§ **What the exercise asks**
Produce word for word the lines of the data below running from the one that has "Turn this picture" to the one that has "const MIDDLE_TOOTH = (TOOTH_COUNT + 1) / 2;", inclusive, and no others.

Records with modeling code:
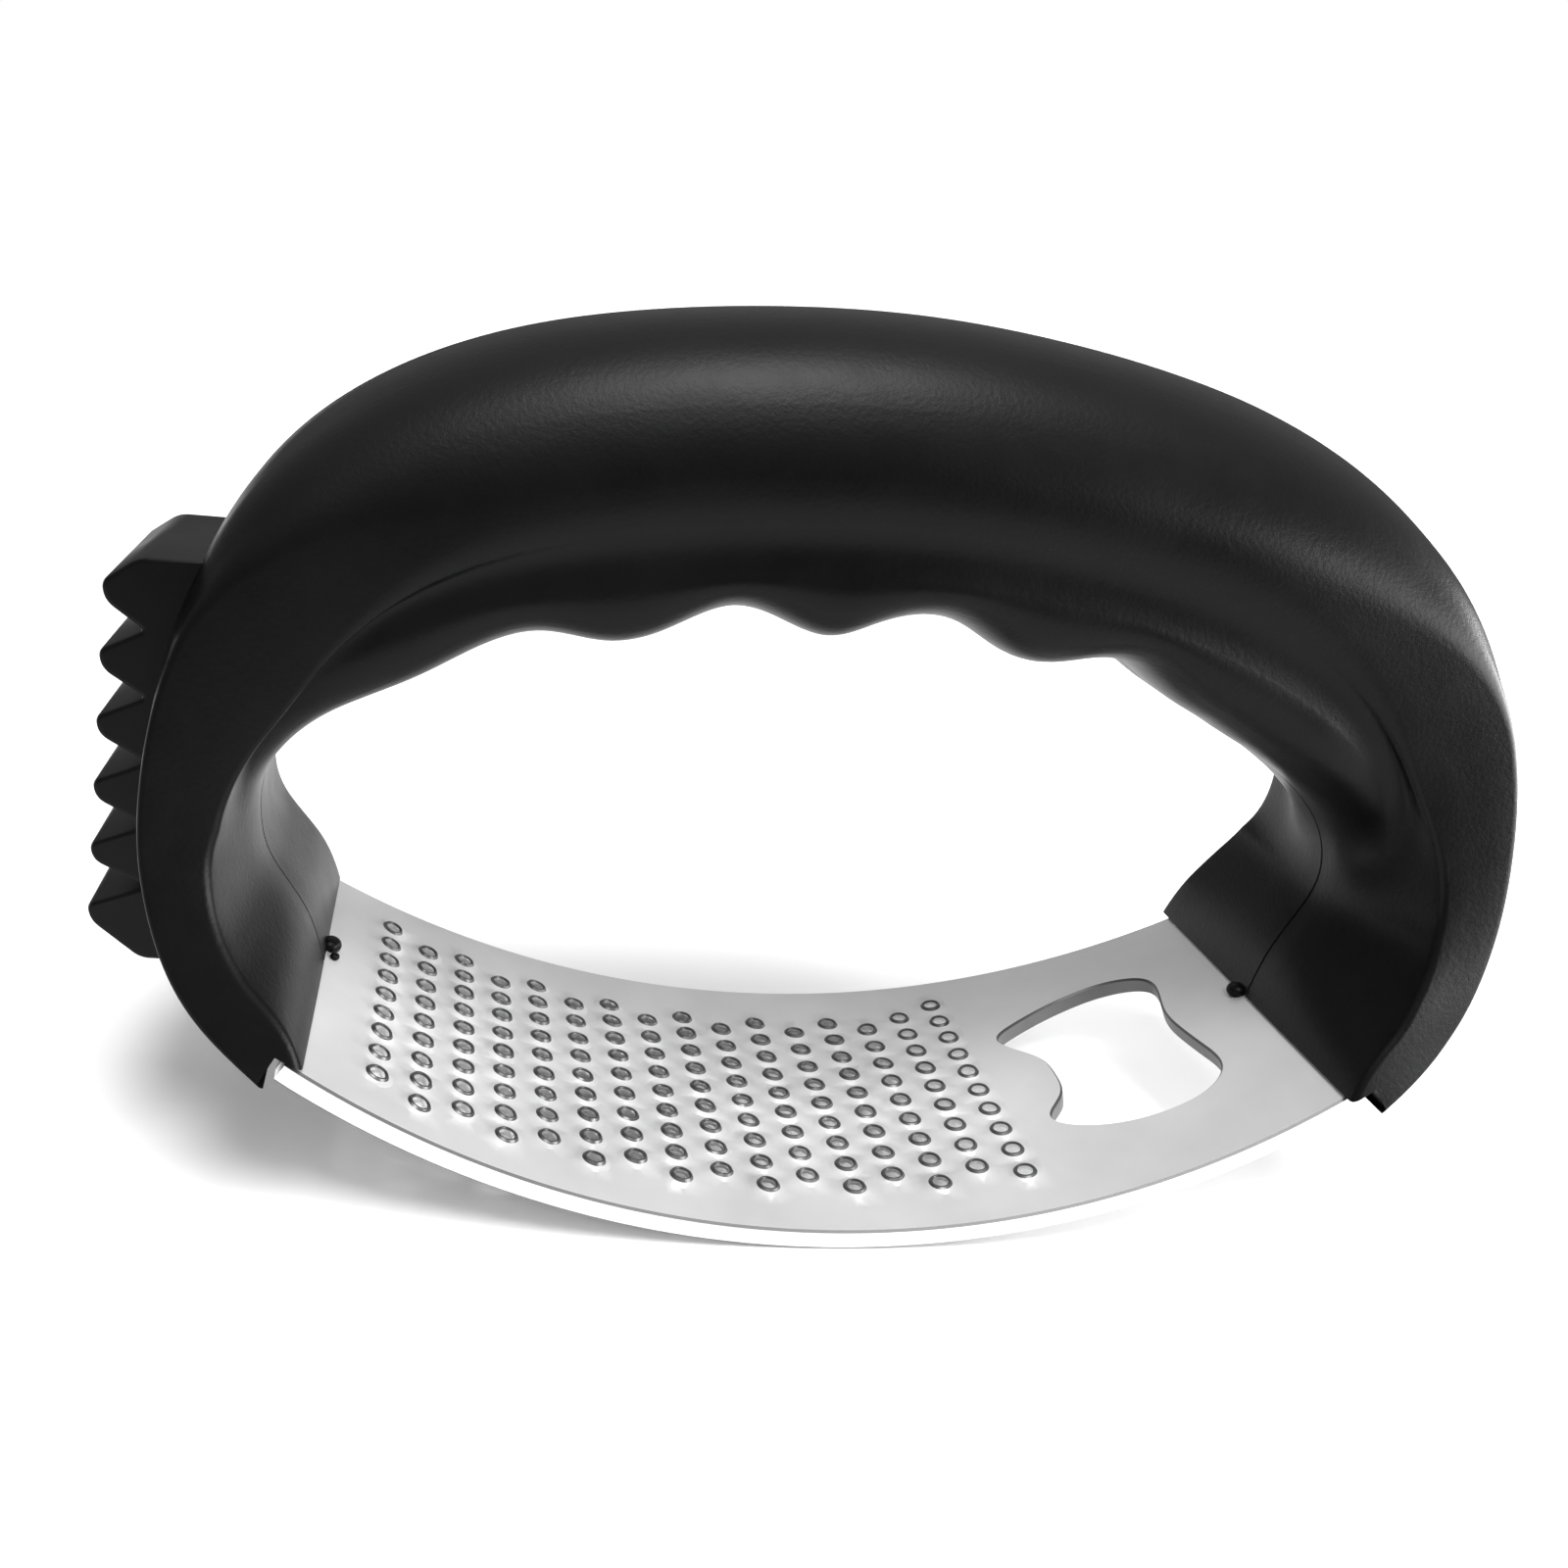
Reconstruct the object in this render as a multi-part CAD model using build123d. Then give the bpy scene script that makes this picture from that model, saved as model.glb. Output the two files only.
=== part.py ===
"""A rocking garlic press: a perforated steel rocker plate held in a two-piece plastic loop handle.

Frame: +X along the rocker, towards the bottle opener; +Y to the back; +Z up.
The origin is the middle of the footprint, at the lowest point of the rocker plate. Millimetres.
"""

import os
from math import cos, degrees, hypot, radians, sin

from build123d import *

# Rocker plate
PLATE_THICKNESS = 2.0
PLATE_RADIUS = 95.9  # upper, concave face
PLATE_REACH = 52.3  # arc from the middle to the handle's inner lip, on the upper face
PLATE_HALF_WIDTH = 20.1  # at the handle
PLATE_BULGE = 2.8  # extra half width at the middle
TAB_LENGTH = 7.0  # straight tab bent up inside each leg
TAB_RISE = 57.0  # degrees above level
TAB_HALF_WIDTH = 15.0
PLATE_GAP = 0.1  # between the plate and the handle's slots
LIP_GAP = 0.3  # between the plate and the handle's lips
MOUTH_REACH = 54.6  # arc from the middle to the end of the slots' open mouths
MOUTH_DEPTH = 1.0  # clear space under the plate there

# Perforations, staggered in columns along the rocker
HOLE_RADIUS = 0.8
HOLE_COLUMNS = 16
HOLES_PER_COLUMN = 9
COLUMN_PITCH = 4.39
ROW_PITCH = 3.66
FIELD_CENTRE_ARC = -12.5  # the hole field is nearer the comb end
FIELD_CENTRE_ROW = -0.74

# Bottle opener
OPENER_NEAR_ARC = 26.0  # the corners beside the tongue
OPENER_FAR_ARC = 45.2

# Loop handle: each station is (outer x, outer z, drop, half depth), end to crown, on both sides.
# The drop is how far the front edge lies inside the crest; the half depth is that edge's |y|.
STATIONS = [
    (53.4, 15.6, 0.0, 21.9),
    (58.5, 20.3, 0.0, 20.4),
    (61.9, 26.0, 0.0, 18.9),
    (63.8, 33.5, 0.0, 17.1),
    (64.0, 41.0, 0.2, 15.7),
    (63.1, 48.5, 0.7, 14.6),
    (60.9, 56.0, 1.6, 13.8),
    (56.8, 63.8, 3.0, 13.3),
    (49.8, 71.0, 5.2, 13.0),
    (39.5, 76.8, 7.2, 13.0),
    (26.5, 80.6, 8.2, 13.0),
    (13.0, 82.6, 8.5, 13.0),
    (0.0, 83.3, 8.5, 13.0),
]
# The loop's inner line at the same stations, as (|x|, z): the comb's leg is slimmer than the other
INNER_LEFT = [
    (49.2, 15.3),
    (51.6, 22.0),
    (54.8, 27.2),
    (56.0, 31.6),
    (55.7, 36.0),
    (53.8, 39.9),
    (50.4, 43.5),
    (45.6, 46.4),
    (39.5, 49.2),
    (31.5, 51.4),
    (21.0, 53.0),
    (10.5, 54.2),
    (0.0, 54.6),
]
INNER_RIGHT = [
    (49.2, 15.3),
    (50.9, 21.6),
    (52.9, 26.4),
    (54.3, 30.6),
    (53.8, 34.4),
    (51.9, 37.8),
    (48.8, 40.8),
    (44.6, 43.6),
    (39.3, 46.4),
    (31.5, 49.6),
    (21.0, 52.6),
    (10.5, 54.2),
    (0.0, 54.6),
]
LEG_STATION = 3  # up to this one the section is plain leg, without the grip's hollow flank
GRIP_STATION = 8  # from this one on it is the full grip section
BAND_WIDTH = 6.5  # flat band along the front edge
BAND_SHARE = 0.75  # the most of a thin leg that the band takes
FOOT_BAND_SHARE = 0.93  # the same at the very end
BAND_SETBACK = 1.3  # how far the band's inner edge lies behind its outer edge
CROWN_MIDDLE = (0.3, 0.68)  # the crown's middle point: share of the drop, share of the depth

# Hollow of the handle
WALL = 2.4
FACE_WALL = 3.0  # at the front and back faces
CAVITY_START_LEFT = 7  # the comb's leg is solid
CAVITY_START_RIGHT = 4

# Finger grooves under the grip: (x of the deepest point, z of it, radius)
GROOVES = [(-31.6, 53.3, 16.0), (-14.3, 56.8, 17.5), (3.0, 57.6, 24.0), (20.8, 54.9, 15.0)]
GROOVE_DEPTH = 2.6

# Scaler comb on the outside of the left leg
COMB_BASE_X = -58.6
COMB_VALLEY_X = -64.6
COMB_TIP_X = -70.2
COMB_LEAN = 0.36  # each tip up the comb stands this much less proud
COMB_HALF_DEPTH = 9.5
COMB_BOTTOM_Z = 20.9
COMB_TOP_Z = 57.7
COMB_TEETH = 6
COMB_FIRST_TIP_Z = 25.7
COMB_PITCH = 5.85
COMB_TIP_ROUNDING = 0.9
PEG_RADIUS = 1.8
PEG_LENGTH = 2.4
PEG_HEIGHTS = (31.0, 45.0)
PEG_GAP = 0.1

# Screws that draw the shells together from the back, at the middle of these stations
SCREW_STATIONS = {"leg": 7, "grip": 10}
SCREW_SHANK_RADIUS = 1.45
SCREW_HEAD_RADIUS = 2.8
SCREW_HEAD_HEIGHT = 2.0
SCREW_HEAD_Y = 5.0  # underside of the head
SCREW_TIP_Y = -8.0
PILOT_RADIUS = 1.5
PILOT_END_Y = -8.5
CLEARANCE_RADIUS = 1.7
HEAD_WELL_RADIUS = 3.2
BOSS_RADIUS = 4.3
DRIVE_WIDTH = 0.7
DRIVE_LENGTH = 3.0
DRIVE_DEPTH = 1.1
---
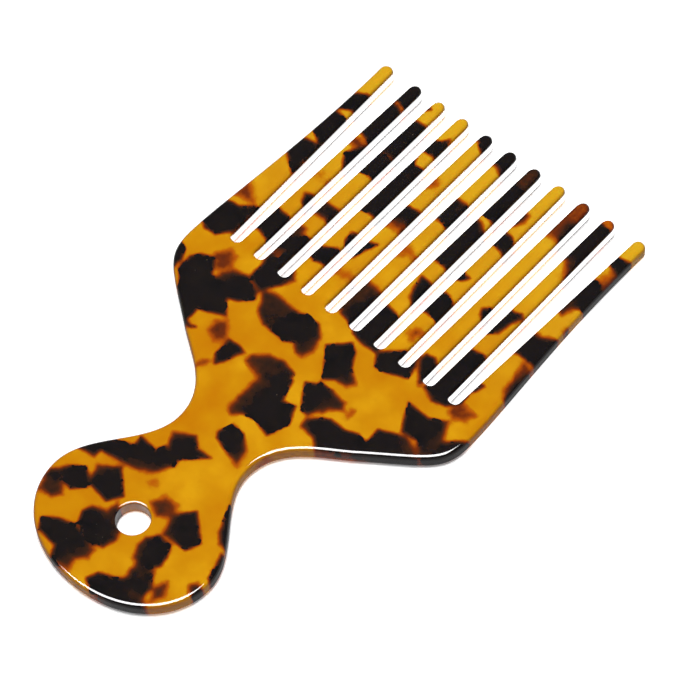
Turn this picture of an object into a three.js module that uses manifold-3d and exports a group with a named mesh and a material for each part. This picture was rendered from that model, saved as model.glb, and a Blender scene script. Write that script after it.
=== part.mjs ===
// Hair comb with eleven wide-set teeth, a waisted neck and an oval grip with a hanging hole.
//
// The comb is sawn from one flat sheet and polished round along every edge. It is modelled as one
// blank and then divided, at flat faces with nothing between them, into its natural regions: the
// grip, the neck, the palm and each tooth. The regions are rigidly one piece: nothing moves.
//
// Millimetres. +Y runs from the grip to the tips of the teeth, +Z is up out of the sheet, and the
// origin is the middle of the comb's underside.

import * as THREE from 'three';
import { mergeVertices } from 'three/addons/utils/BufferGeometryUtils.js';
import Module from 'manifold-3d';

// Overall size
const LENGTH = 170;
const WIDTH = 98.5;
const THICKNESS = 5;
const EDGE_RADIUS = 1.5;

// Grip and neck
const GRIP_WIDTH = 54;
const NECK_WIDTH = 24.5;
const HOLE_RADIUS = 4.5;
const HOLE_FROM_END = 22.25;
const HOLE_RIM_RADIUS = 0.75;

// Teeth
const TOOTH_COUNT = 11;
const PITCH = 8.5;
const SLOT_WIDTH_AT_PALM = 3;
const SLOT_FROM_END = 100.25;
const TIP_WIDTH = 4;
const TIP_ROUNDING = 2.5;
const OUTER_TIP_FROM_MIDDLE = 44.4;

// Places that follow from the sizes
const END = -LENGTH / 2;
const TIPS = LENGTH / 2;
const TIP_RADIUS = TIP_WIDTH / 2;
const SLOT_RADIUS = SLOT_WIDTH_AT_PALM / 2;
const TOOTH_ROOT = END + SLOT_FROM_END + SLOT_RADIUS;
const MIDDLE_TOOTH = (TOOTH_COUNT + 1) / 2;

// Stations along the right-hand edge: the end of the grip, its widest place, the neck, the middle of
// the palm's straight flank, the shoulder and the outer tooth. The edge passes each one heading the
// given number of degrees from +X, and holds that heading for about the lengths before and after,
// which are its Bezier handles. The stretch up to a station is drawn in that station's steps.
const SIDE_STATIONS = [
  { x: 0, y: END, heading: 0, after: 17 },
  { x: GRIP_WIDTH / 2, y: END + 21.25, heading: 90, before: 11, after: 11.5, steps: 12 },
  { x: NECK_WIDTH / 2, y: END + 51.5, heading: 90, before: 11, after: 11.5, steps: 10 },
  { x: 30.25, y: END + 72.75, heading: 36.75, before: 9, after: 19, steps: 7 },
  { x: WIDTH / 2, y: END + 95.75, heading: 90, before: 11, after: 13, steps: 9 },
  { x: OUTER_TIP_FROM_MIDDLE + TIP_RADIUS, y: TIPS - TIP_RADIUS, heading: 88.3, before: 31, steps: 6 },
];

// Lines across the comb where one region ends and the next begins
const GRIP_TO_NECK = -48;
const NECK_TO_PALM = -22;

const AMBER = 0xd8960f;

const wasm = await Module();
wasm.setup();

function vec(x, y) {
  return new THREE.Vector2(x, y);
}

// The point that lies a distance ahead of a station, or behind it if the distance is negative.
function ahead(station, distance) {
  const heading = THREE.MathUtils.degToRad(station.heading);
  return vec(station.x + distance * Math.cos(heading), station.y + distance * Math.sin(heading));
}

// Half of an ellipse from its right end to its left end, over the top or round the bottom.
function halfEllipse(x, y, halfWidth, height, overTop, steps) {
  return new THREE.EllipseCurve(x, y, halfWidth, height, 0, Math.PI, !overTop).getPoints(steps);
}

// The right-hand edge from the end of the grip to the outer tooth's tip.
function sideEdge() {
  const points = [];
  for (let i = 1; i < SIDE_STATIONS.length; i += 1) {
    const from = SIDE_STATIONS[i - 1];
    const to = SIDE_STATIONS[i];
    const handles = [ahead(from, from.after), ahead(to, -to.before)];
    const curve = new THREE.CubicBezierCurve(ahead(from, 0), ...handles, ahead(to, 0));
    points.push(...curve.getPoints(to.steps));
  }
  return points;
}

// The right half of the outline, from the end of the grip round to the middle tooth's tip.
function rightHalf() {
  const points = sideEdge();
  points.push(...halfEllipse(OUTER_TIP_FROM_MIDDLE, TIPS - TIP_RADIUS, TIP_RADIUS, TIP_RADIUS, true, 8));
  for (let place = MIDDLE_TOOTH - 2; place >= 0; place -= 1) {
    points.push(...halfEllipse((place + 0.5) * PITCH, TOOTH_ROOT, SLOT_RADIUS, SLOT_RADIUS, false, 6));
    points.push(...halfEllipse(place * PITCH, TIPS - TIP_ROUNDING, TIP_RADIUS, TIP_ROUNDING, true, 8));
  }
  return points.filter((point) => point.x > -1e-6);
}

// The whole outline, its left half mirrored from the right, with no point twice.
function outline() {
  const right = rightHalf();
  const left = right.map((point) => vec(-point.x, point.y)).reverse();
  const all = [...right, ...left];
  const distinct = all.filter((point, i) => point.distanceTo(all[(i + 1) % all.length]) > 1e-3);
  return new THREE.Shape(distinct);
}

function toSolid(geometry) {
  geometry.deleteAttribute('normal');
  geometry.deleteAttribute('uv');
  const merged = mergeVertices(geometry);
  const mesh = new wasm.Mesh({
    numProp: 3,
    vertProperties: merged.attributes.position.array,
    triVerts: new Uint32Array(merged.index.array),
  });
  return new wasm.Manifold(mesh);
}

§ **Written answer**
Turn this picture of an object into a three.js module that uses manifold-3d and exports a group with a named mesh and a material for each part. This picture was rendered from that model, saved as model.glb, and a Blender scene script. Write that script after it.
=== part.mjs ===
// Hair comb with eleven wide-set teeth, a waisted neck and an oval grip with a hanging hole.
//
// The comb is sawn from one flat sheet and polished round along every edge. It is modelled as one
// blank and then divided, at flat faces with nothing between them, into its natural regions: the
// grip, the neck, the palm and each tooth. The regions are rigidly one piece: nothing moves.
//
// Millimetres. +Y runs from the grip to the tips of the teeth, +Z is up out of the sheet, and the
// origin is the middle of the comb's underside.

import * as THREE from 'three';
import { mergeVertices } from 'three/addons/utils/BufferGeometryUtils.js';
import Module from 'manifold-3d';

// Overall size
const LENGTH = 170;
const WIDTH = 98.5;
const THICKNESS = 5;
const EDGE_RADIUS = 1.5;

// Grip and neck
const GRIP_WIDTH = 54;
const NECK_WIDTH = 24.5;
const HOLE_RADIUS = 4.5;
const HOLE_FROM_END = 22.25;
const HOLE_RIM_RADIUS = 0.75;

// Teeth
const TOOTH_COUNT = 11;
const PITCH = 8.5;
const SLOT_WIDTH_AT_PALM = 3;
const SLOT_FROM_END = 100.25;
const TIP_WIDTH = 4;
const TIP_ROUNDING = 2.5;
const OUTER_TIP_FROM_MIDDLE = 44.4;

// Places that follow from the sizes
const END = -LENGTH / 2;
const TIPS = LENGTH / 2;
const TIP_RADIUS = TIP_WIDTH / 2;
const SLOT_RADIUS = SLOT_WIDTH_AT_PALM / 2;
const TOOTH_ROOT = END + SLOT_FROM_END + SLOT_RADIUS;
const MIDDLE_TOOTH = (TOOTH_COUNT + 1) / 2;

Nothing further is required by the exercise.